▶ _STATED TASK_:
Copy out all of the material exactly as presented.

▶ _COLLECTED MATERIAL_:
START
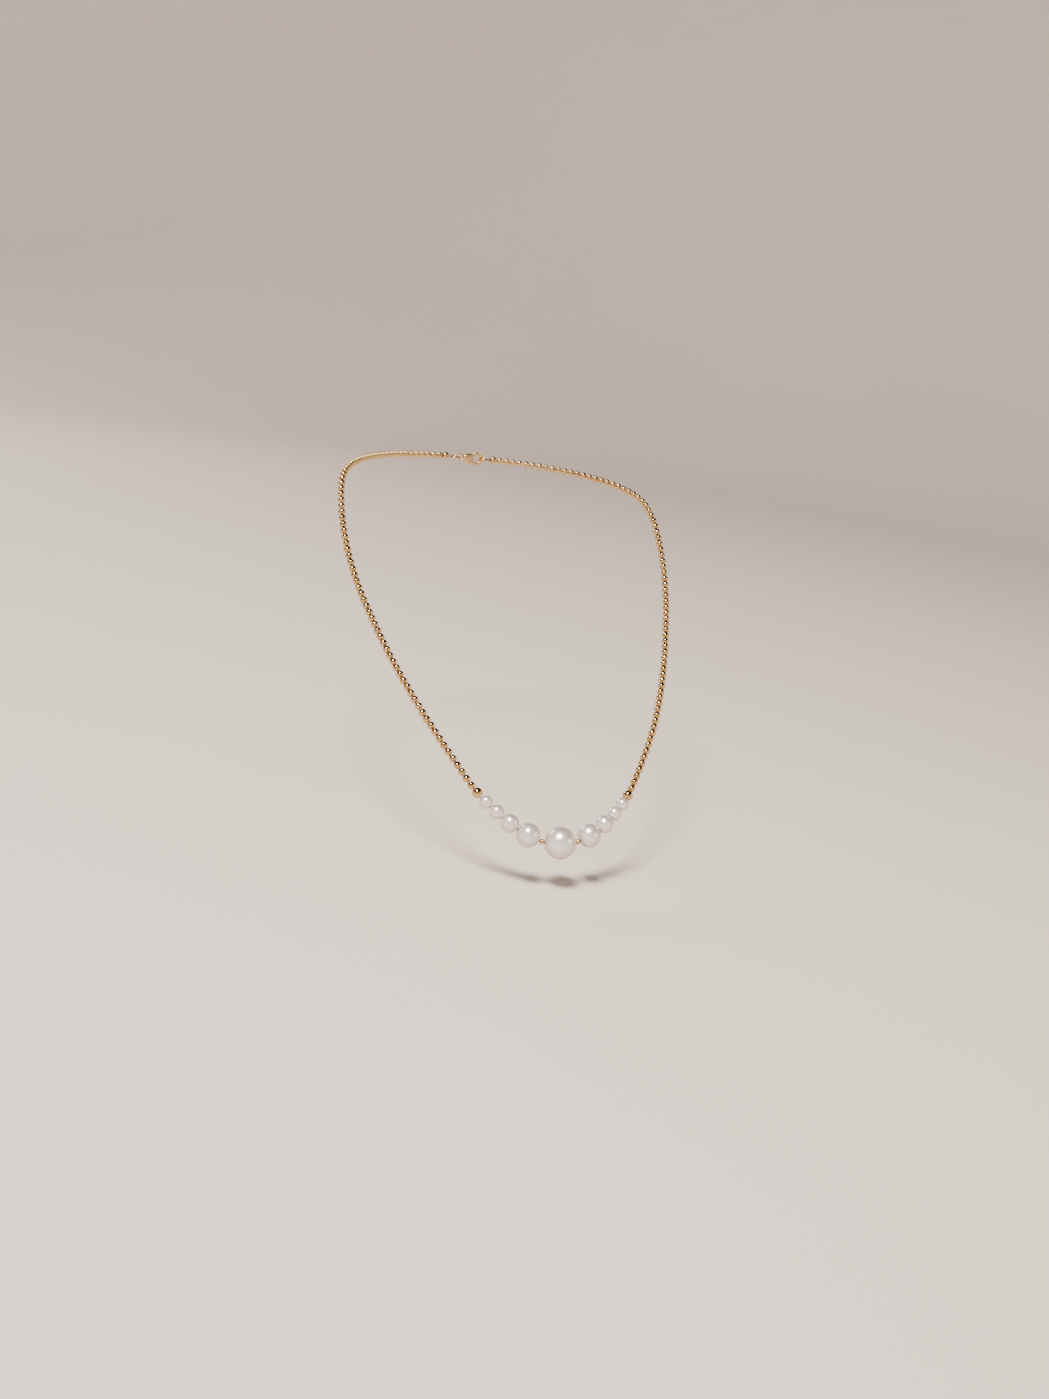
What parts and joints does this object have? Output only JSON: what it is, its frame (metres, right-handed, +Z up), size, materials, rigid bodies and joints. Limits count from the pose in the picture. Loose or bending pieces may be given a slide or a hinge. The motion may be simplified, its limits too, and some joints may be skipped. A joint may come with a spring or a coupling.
{
  "type": "pearl necklace",
  "caption": "Draped necklace strand: graduated white pearls between polished gold balls on beading wire, with crimp covers, rings and a lobster clasp.",
  "frame": {"origin": "middle of the back of the neck, on the centreline of the clasp, where the strand rests on the wearer", "axes": "+Z up, -Y towards the wearer's front, +X to the right of someone who faces the wearer; mirror plane at X = 0, except the clasp"},
  "size_m": [0.142, 0.1796, 0.1245],
  "materials": {
    "pearl": "polished",
    "polished_gold": "polished",
    "beading_wire": "satin",
    "spring_steel": "satin"
  },
  "bodies": {
    "neck_run": {"left_back_balls_1": "polished_gold", "left_back_balls_2": "polished_gold", "left_back_balls_3": "polished_gold", "left_back_balls_4": "polished_gold", "left_back_balls_5": "polished_gold", "left_back_balls_6": "polished_gold", "left_back_wire": "beading_wire", "right_back_balls_1": "polished_gold", "right_back_balls_2": "polished_gold", "right_back_balls_3": "polished_gold", "right_back_balls_4": "polished_gold", "right_back_balls_5": "polished_gold", "right_back_balls_6": "polished_gold", "right_back_wire": "beading_wire", "left_crimp_tube": "polished_gold", "left_crimp_cover": "polished_gold", "right_crimp_tube": "polished_gold", "right_crimp_cover": "polished_gold"},
    "upper_front": {"left_upper_balls_1": "polished_gold", "left_upper_balls_2": "polished_gold", "left_upper_balls_3": "polished_gold", "left_upper_balls_4": "polished_gold", "left_upper_wire": "beading_wire", "right_upper_balls_1": "polished_gold", "right_upper_balls_2": "polished_gold", "right_upper_balls_3": "polished_gold", "right_upper_balls_4": "polished_gold", "right_upper_wire": "beading_wire"},
    "lower_front": {"left_lower_balls_1": "polished_gold", "left_lower_balls_2": "polished_gold", "left_lower_wire": "beading_wire", "right_lower_balls_1": "polished_gold", "right_lower_balls_2": "polished_gold", "right_lower_wire": "beading_wire"},
    "pearl_row": {"pearl_row_wire": "beading_wire"},
    "jump_ring": {"jump_ring": "polished_gold"},
    "end_ring": {"end_ring": "polished_gold"},
    "clasp": {"clasp_body": "polished_gold", "clasp_pin": "spring_steel", "clasp_spring": "spring_steel"},
    "clasp_lever": {"clasp_lever": "polished_gold"},
    "centre_pearl": {"centre_pearl": "pearl"},
    "left_spacer_ball": {"left_spacer_ball": "polished_gold"},
    "left_pearl_1": {"left_pearl_1": "pearl"},
    "left_pearl_2": {"left_pearl_2": "pearl"},
    "left_pearl_3": {"left_pearl_3": "pearl"},
    "left_pearl_4": {"left_pearl_4": "pearl"},
    "left_large_ball": {"left_large_ball": "polished_gold"},
    "right_spacer_ball": {"right_spacer_ball": "polished_gold"},
    "right_pearl_1": {"right_pearl_1": "pearl"},
    "right_pearl_2": {"right_pearl_2": "pearl"},
    "right_pearl_3": {"right_pearl_3": "pearl"},
    "right_pearl_4": {"right_pearl_4": "pearl"},
    "right_large_ball": {"right_large_ball": "polished_gold"}
  },
  "joints": [
    {"name": "chest_lift", "type": "hinge", "parent": "neck_run", "child": "upper_front", "pos_m": [0, -0.07805, -0.03298], "axis": [-1, 0, 0], "range_deg": [0, 95]},
    {"name": "lower_lift", "type": "hinge", "parent": "upper_front", "child": "lower_front", "pos_m": [0, -0.13272, -0.07688], "axis": [-1, 0, 0], "range_deg": [0, 80]},
    {"name": "pearl_row_lift", "type": "hinge", "parent": "lower_front", "child": "pearl_row", "pos_m": [0, -0.15816, -0.10146], "axis": [-1, 0, 0], "range_deg": [0, 70]},
    {"name": "centre_pearl_spin", "type": "hinge", "parent": "pearl_row", "child": "centre_pearl", "pos_m": [0, -0.17108, -0.11568], "axis": [1, 0, 0], "continuous": true},
    {"name": "left_spacer_ball_spin", "type": "hinge", "parent": "pearl_row", "child": "left_spacer_ball", "pos_m": [-0.00704, -0.17075, -0.11544], "axis": [0.9216, -0.3153, -0.2264], "continuous": true},
    {"name": "left_pearl_1_spin", "type": "hinge", "parent": "pearl_row", "child": "left_pearl_1", "pos_m": [-0.012, -0.16887, -0.1136], "axis": [0.8737, -0.3384, -0.3495], "continuous": true},
    {"name": "left_pearl_2_spin", "type": "hinge", "parent": "pearl_row", "child": "left_pearl_2", "pos_m": [-0.0187, -0.16592, -0.11019], "axis": [0.7636, -0.3932, -0.5121], "continuous": true},
    {"name": "left_pearl_3_spin", "type": "hinge", "parent": "pearl_row", "child": "left_pearl_3", "pos_m": [-0.02344, -0.16322, -0.10691], "axis": [0.7186, -0.4641, -0.518], "continuous": true},
    {"name": "left_pearl_4_spin", "type": "hinge", "parent": "pearl_row", "child": "left_pearl_4", "pos_m": [-0.02715, -0.1606, -0.10406], "axis": [0.6632, -0.5126, -0.5453], "continuous": true},
    {"name": "left_large_ball_spin", "type": "hinge", "parent": "lower_front", "child": "left_large_ball", "pos_m": [-0.03008, -0.15816, -0.10146], "axis": [0.5962, -0.5492, -0.5856], "continuous": true},
    {"name": "right_spacer_ball_spin", "type": "hinge", "parent": "pearl_row", "child": "right_spacer_ball", "pos_m": [0.00704, -0.17075, -0.11544], "axis": [0.9216, 0.3153, 0.2264], "continuous": true},
    {"name": "right_pearl_1_spin", "type": "hinge", "parent": "pearl_row", "child": "right_pearl_1", "pos_m": [0.012, -0.16887, -0.1136], "axis": [0.8737, 0.3384, 0.3495], "continuous": true},
    {"name": "right_pearl_2_spin", "type": "hinge", "parent": "pearl_row", "child": "right_pearl_2", "pos_m": [0.0187, -0.16592, -0.11019], "axis": [0.7636, 0.3932, 0.5121], "continuous": true},
    {"name": "right_pearl_3_spin", "type": "hinge", "parent": "pearl_row", "child": "right_pearl_3", "pos_m": [0.02344, -0.16322, -0.10691], "axis": [0.7186, 0.4641, 0.518], "continuous": true},
    {"name": "right_pearl_4_spin", "type": "hinge", "parent": "pearl_row", "child": "right_pearl_4", "pos_m": [0.02715, -0.1606, -0.10406], "axis": [0.6632, 0.5126, 0.5453], "continuous": true},
    {"name": "right_large_ball_spin", "type": "hinge", "parent": "lower_front", "child": "right_large_ball", "pos_m": [0.03008, -0.15816, -0.10146], "axis": [0.5962, 0.5492, 0.5856], "continuous": true},
    {"name": "jump_ring_roll", "type": "hinge", "parent": "neck_run", "child": "jump_ring", "pos_m": [-0.0068, 0, 0], "axis": [1, 0, 0], "range_deg": [-15, 15]},
    {"name": "clasp_roll", "type": "hinge", "parent": "neck_run", "child": "clasp", "pos_m": [-0.00409, 0, 0], "axis": [1, 0, 0], "range_deg": [-15, 15]},
    {"name": "clasp_lever_press", "type": "hinge", "parent": "clasp", "child": "clasp_lever", "pos_m": [0.00032, 0, 0.001], "axis": [0, 1, 0], "range_deg": [0, 18], "stiffness_Nm_per_rad": 0.002, "springref_deg": -20.05, "deforming": ["clasp_spring"]},
    {"name": "end_ring_roll", "type": "hinge", "parent": "neck_run", "child": "end_ring", "pos_m": [0.0068, 0, 0], "axis": [1, 0, 0], "range_deg": [-15, 15]}
  ]
}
END
▶ _RESULT OF THIS EXERCISE_:
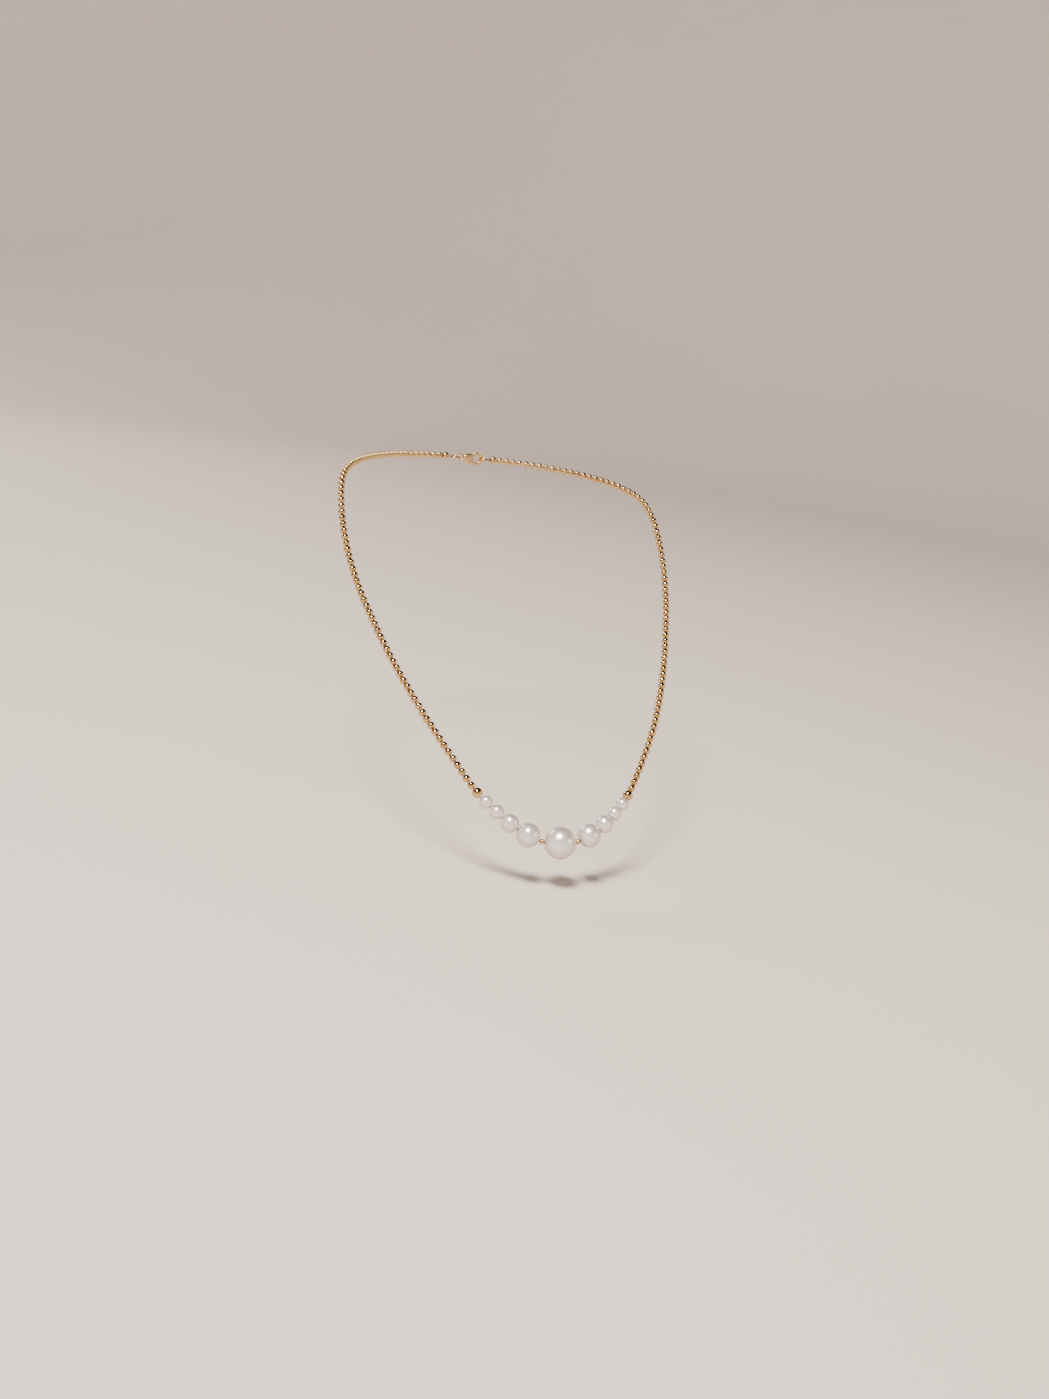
What parts and joints does this object have? Output only JSON: what it is, its frame (metres, right-handed, +Z up), size, materials, rigid bodies and joints. Limits count from the pose in the picture. Loose or bending pieces may be given a slide or a hinge. The motion may be simplified, its limits too, and some joints may be skipped. A joint may come with a spring or a coupling.
{
  "type": "pearl necklace",
  "caption": "Draped necklace strand: graduated white pearls between polished gold balls on beading wire, with crimp covers, rings and a lobster clasp.",
  "frame": {"origin": "middle of the back of the neck, on the centreline of the clasp, where the strand rests on the wearer", "axes": "+Z up, -Y towards the wearer's front, +X to the right of someone who faces the wearer; mirror plane at X = 0, except the clasp"},
  "size_m": [0.142, 0.1796, 0.1245],
  "materials": {
    "pearl": "polished",
    "polished_gold": "polished",
    "beading_wire": "satin",
    "spring_steel": "satin"
  },
  "bodies": {
    "neck_run": {"left_back_balls_1": "polished_gold", "left_back_balls_2": "polished_gold", "left_back_balls_3": "polished_gold", "left_back_balls_4": "polished_gold", "left_back_balls_5": "polished_gold", "left_back_balls_6": "polished_gold", "left_back_wire": "beading_wire", "right_back_balls_1": "polished_gold", "right_back_balls_2": "polished_gold", "right_back_balls_3": "polished_gold", "right_back_balls_4": "polished_gold", "right_back_balls_5": "polished_gold", "right_back_balls_6": "polished_gold", "right_back_wire": "beading_wire", "left_crimp_tube": "polished_gold", "left_crimp_cover": "polished_gold", "right_crimp_tube": "polished_gold", "right_crimp_cover": "polished_gold"},
    "upper_front": {"left_upper_balls_1": "polished_gold", "left_upper_balls_2": "polished_gold", "left_upper_balls_3": "polished_gold", "left_upper_balls_4": "polished_gold", "left_upper_wire": "beading_wire", "right_upper_balls_1": "polished_gold", "right_upper_balls_2": "polished_gold", "right_upper_balls_3": "polished_gold", "right_upper_balls_4": "polished_gold", "right_upper_wire": "beading_wire"},
    "lower_front": {"left_lower_balls_1": "polished_gold", "left_lower_balls_2": "polished_gold", "left_lower_wire": "beading_wire", "right_lower_balls_1": "polished_gold", "right_lower_balls_2": "polished_gold", "right_lower_wire": "beading_wire"},
    "pearl_row": {"pearl_row_wire": "beading_wire"},
    "jump_ring": {"jump_ring": "polished_gold"},
    "end_ring": {"end_ring": "polished_gold"},
    "clasp": {"clasp_body": "polished_gold", "clasp_pin": "spring_steel", "clasp_spring": "spring_steel"},
    "clasp_lever": {"clasp_lever": "polished_gold"},
    "centre_pearl": {"centre_pearl": "pearl"},
    "left_spacer_ball": {"left_spacer_ball": "polished_gold"},
    "left_pearl_1": {"left_pearl_1": "pearl"},
    "left_pearl_2": {"left_pearl_2": "pearl"},
    "left_pearl_3": {"left_pearl_3": "pearl"},
    "left_pearl_4": {"left_pearl_4": "pearl"},
    "left_large_ball": {"left_large_ball": "polished_gold"},
    "right_spacer_ball": {"right_spacer_ball": "polished_gold"},
    "right_pearl_1": {"right_pearl_1": "pearl"},
    "right_pearl_2": {"right_pearl_2": "pearl"},
    "right_pearl_3": {"right_pearl_3": "pearl"},
    "right_pearl_4": {"right_pearl_4": "pearl"},
    "right_large_ball": {"right_large_ball": "polished_gold"}
  },
  "joints": [
    {"name": "chest_lift", "type": "hinge", "parent": "neck_run", "child": "upper_front", "pos_m": [0, -0.07805, -0.03298], "axis": [-1, 0, 0], "range_deg": [0, 95]},
    {"name": "lower_lift", "type": "hinge", "parent": "upper_front", "child": "lower_front", "pos_m": [0, -0.13272, -0.07688], "axis": [-1, 0, 0], "range_deg": [0, 80]},
    {"name": "pearl_row_lift", "type": "hinge", "parent": "lower_front", "child": "pearl_row", "pos_m": [0, -0.15816, -0.10146], "axis": [-1, 0, 0], "range_deg": [0, 70]},
    {"name": "centre_pearl_spin", "type": "hinge", "parent": "pearl_row", "child": "centre_pearl", "pos_m": [0, -0.17108, -0.11568], "axis": [1, 0, 0], "continuous": true},
    {"name": "left_spacer_ball_spin", "type": "hinge", "parent": "pearl_row", "child": "left_spacer_ball", "pos_m": [-0.00704, -0.17075, -0.11544], "axis": [0.9216, -0.3153, -0.2264], "continuous": true},
    {"name": "left_pearl_1_spin", "type": "hinge", "parent": "pearl_row", "child": "left_pearl_1", "pos_m": [-0.012, -0.16887, -0.1136], "axis": [0.8737, -0.3384, -0.3495], "continuous": true},
    {"name": "left_pearl_2_spin", "type": "hinge", "parent": "pearl_row", "child": "left_pearl_2", "pos_m": [-0.0187, -0.16592, -0.11019], "axis": [0.7636, -0.3932, -0.5121], "continuous": true},
    {"name": "left_pearl_3_spin", "type": "hinge", "parent": "pearl_row", "child": "left_pearl_3", "pos_m": [-0.02344, -0.16322, -0.10691], "axis": [0.7186, -0.4641, -0.518], "continuous": true},
    {"name": "left_pearl_4_spin", "type": "hinge", "parent": "pearl_row", "child": "left_pearl_4", "pos_m": [-0.02715, -0.1606, -0.10406], "axis": [0.6632, -0.5126, -0.5453], "continuous": true},
    {"name": "left_large_ball_spin", "type": "hinge", "parent": "lower_front", "child": "left_large_ball", "pos_m": [-0.03008, -0.15816, -0.10146], "axis": [0.5962, -0.5492, -0.5856], "continuous": true},
    {"name": "right_spacer_ball_spin", "type": "hinge", "parent": "pearl_row", "child": "right_spacer_ball", "pos_m": [0.00704, -0.17075, -0.11544], "axis": [0.9216, 0.3153, 0.2264], "continuous": true},
    {"name": "right_pearl_1_spin", "type": "hinge", "parent": "pearl_row", "child": "right_pearl_1", "pos_m": [0.012, -0.16887, -0.1136], "axis": [0.8737, 0.3384, 0.3495], "continuous": true},
    {"name": "right_pearl_2_spin", "type": "hinge", "parent": "pearl_row", "child": "right_pearl_2", "pos_m": [0.0187, -0.16592, -0.11019], "axis": [0.7636, 0.3932, 0.5121], "continuous": true},
    {"name": "right_pearl_3_spin", "type": "hinge", "parent": "pearl_row", "child": "right_pearl_3", "pos_m": [0.02344, -0.16322, -0.10691], "axis": [0.7186, 0.4641, 0.518], "continuous": true},
    {"name": "right_pearl_4_spin", "type": "hinge", "parent": "pearl_row", "child": "right_pearl_4", "pos_m": [0.02715, -0.1606, -0.10406], "axis": [0.6632, 0.5126, 0.5453], "continuous": true},
    {"name": "right_large_ball_spin", "type": "hinge", "parent": "lower_front", "child": "right_large_ball", "pos_m": [0.03008, -0.15816, -0.10146], "axis": [0.5962, 0.5492, 0.5856], "continuous": true},
    {"name": "jump_ring_roll", "type": "hinge", "parent": "neck_run", "child": "jump_ring", "pos_m": [-0.0068, 0, 0], "axis": [1, 0, 0], "range_deg": [-15, 15]},
    {"name": "clasp_roll", "type": "hinge", "parent": "neck_run", "child": "clasp", "pos_m": [-0.00409, 0, 0], "axis": [1, 0, 0], "range_deg": [-15, 15]},
    {"name": "clasp_lever_press", "type": "hinge", "parent": "clasp", "child": "clasp_lever", "pos_m": [0.00032, 0, 0.001], "axis": [0, 1, 0], "range_deg": [0, 18], "stiffness_Nm_per_rad": 0.002, "springref_deg": -20.05, "deforming": ["clasp_spring"]},
    {"name": "end_ring_roll", "type": "hinge", "parent": "neck_run", "child": "end_ring", "pos_m": [0.0068, 0, 0], "axis": [1, 0, 0], "range_deg": [-15, 15]}
  ]
}